House Minority Leader Brad Jones of North Reading originally filed an amendment to the House budget that would have delayed implementation of Chapter 505 until January 1, 2016.  He subsequently changed the wording so as to delay implementation until “90 days following the promulgation and release of regulations by the office of the attorney general…”

Thus, if Jones’s amendment had been adopted in the House, and if a similar measure were adopted in the Senate, and if the governor were to approve that measure as part of the overall new budget, Chapter 505 would take effect sometime in mid-September, rather than on July 1.  We’re talking a two-and-a-half month delay here.

Just after 2:00 P.M. this Wednesday (April 29), Jones rose on the House floor to explain the amendment.  He said, in part, “Just this week the regulations came out in a draft form for a public comment that ends in June. So the regulations wouldn't be finalized until just days before this takes effect, so businesses will have only a matter of days to make changes to payroll and how they run their business.”

Jones emphasized, “This (amendment) does not seek any changes to the law made by voters. I'm sensitive to the fact that voters chose this law. But the regulatory framework is far behind, especially as this chamber has kept treble damages. I'll harken back to the tech tax and it took effect before the Department of Revenue even knew what it all meant."

[NOTE:  All statements by legislators quoted in this post have been excerpted from a State House News Service account of the proceedings in the House on the afternoon of April 29.]

Rep. John Scibak, a Democrat from South Hadley, spoke next.  “It's an interesting situation that we're in,” he said. “We had a referendum vote in November. The vote was clear. The gentleman (Jones) said we're not changing anything. In reality we are. Suspending this for 90 days means an employee can't accrue that sick time. It's true the regulations were released Friday. The attorney general is seeking feedback on the draft. We should let the process play out. We're looking at a change based on speculation. So we’re being asked to delay this without any hearing, any input, but just a feeling.”

In reply, Jones said, “I appreciate the comments of the gentleman from the west, but are they saying the draft regulations are a done deal and the public comment period is a ministerial façade? That concerns me. It sounds like we don't care. We know what the regulations are. They came out last Friday. Look at the tech tax, done in a rush. We're not proposing one i or dot be changed. We just say let there be a 90- day period as there is with most laws we pass, so people know what the ground rules are. I don't think that's unreasonable.”

With the “tech tax,” Jones was referring to a controversial 6.24% sales tax on a range of computer and software services, which was passed by the legislature early in 2013 as part of a transportation infrastructure funding bill.  Once the business community realized the impacts the tax would have, it mobilized against the law in a way seldom seen in Massachusetts.  Many businesses threatened to leave the state if the law stayed on the books.  The legislature quickly repealed it, and the governor just as quickly signed the repeal into law.

Rep.
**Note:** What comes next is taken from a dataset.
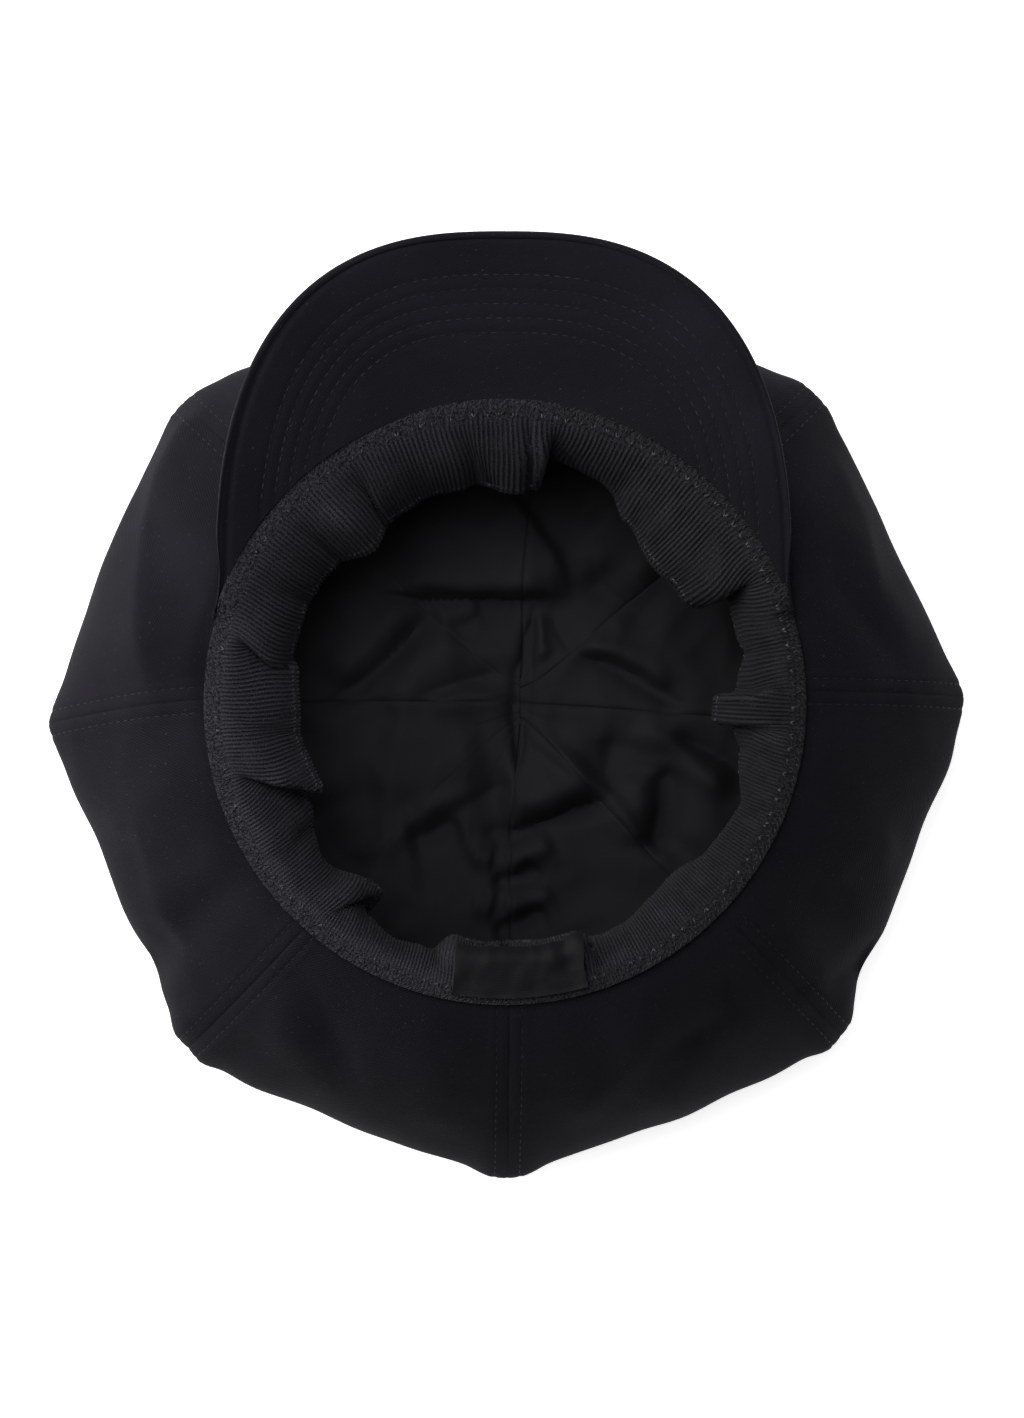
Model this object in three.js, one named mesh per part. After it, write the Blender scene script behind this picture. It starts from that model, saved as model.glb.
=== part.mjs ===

Sheila Harrington, a Republican from Groton, said, “What we learned from the tech tax was that we found out we made a few mistakes and we repealed it. Let's make sure we don't have egg on our face three months after the law is implemented. I think the tech tax taught us a lesson. We don't know all the facts right now, and we may have a lot of problems with the implementation.”

Rep. Kenneth Gordon, a Democrat from Bedford, said, “This is a matter of carrying out the will of the ballot initiative. And we're talking about calculating dates, here.  In 90 days, there are people who will get sick. The balance is important to take into account. People who are getting sick are relying on this.”

Rep. Shauna O'Connell, a Republican from Taunton, said, “I think it's interesting that there is talk of not ignoring the will of the voters, but that certainly did happen when voters decided to roll back the income tax to 5 percent. That was supposed to be a temporary tax. Now we're not going to give the business community a break. This does a great injustice to the small business communities, to people who are self-employed. Ninety days is perfectly reasonable.”

Rep. Denise Provost, a Democrat from Somerville, said, “…the analogy to the tech tax is not a good one at all. There is no ambiguity in the parameters of the sick leave law. It was clear on the ballot.
Whereas (with) the tech tax, it was never clear what the entity was that was going to be taxed, and that's why some of us voted against it.”

Rep. Byron Rushing, a Democrat from Boston, said, “I want to speak against this amendment because we do this process all the time and it is unusual that when we have laws passed by the people directly - and when was it passed? It was passed in November. In November businesses could begin thinking, What are the problems they need to solve to carry out this law in July?

“I don't know how many businesses belong to associations, but I do know that most of the organizations spent tons of money mailing me. They are out there working to change laws all the time. Most of the businesses in this state have sources. They have help in what they are asking for, changes in the preliminary regulations. If they are given another three months they will come to us at the beginning of the fall saying delay it again.

“Let us let the process go. Look at the preliminary regulations and give all the opinions they wish to give. Let's see what those permanent regulations are. If the attorney general is not having hearings, or it is a setup process like the minority leader suggested, then let us come back here. We're not going anywhere. We have a lot of work to do. But let us not assume that the system is not going to work. I think the system's going to work and I think we have time if, in some strange happening, the system falls apart and we come to the end of May and it looks like no one knows what they're doing.”

At Jones’s request, there was a roll call vote on the amendment, meaning every member in the House chamber at that time was recorded in favor or opposed.  This differed from the quick voice votes on which most budget amendments are decided in the legislature.

Forty-five representatives were recorded in favor of the Jones amendment and 114 were in opposition.  One member of the House, Edward Coppinger, a Democrat from Boston, was absent at the time.

Of the 160 members of the House, 35 are Republicans.

Of the 125 Democrats in the House, 10 voted in favor of the Jones amendment.  Those 10 are:

Bruce Ayers of Quincy, Thomas Calter of Kingston, Josh Cutler of Duxbury, Stephen  DiNatale of Fitchburg, James Dwyer of Woburn, Colleen Garry of Dracut, William Pignatelli of Lee, Dennis Rosa of Leominster, Walter Timilty of Milton, and Jonathan Zlotnik of Gardner.